Since I can’t yet put into words my complicated feelings related to the unjust and horrific treatment of North American natives over the past few centuries, I will instead report on a less controversial (and much less important) injustice.
Food prices along Minnesota’s North Coast.
Apparently, only tourists pulling showroom-shiny $150K-plus Airstream travel-trailers with $50K-plus tow vehicles ($5K-plus Kevlar canoes on top, $3K-plus carbon fiber bikes dangling from the rear) can afford to eat around here.
The rest of us? Budget-conscious captives—trapped in a remote geography in which the closest supermarket on U.S. soil with reasonably familiar prices is 119 miles away in Duluth.
Nearer options are available, but those are where the gouging begins:
Grand Portage Trading Post, 1 mile away - A glorified convenience store with a few supermarket aisles, but I only go there if I feel the need to pay extra to boost my nitrate, MSG, sodium, sugar and fat levels.
Grand Marais, 35 miles away - Two mom-and-pop grocery stores and one baby Whole Foods (or “Whole Paychecks,” as my cousin Stephen calls them.). In this quaint, trendy little tourist town, one 8.9 oz. box of Cheerios will set you back $7.09, a can of Progresso soup, $4.39 (both Nomadkins staples). And, of course, I could probably buy an entire box of live baby chicks and raise them myself for what Gene charges for one of his “lower priced” rotisserie chickens at $13.99.
Thunder Bay, Ontario, 45 miles away - I don’t have a passport. But even if I did, I’d worry about getting arrested, tried and convicted for trying to smuggle a glove box full of Super Walmart avocados back across the border.
So, one wonders: how do the locals afford to eat?
While enjoying my first tastes of moose meat, freshly caught Lake Superior white fish and locally harvested wild rice at a recent tribal council open house, three possible theories occurred to me: Hunting, fishing, gathering. After all, the reservation folks do have quick and easy access to a 56,000-acre wilderness supermarket that offers a bounty of fresh, nutritious fare—free of charge.
But since I’m not sure if I myself could successfully slay and field dress a bull moose with my dull Swiss Army knife, I guess I’ll just have to shut up and pay the man (named Gene) every time the pantry goes bare.
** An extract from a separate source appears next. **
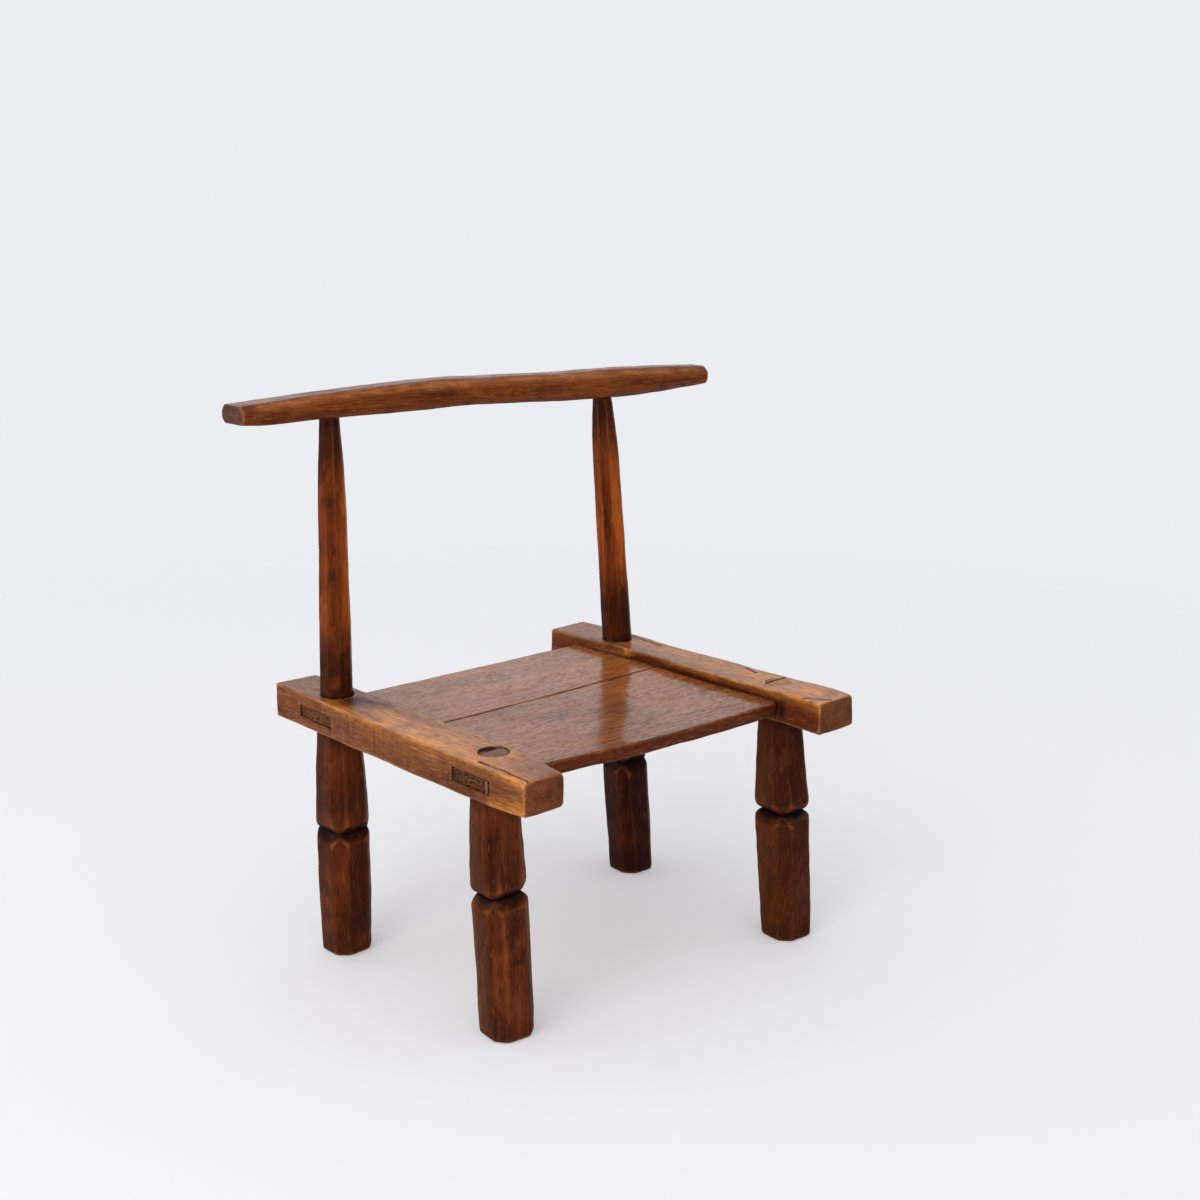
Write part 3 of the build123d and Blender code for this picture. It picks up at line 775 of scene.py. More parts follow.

Until next time…I’m endlessly grateful for your readership and support!
Peace & Love,
Mark
Rotisserie chicken prices ain't what they used to be, even in suburban NH. Progresso has been gouging us for a while (and they're my favorite soups!). Now, what I do is hack standard Ramen noodles with a spoonful of red curry paste, shrimp, and veggies. Yum. And Cheap.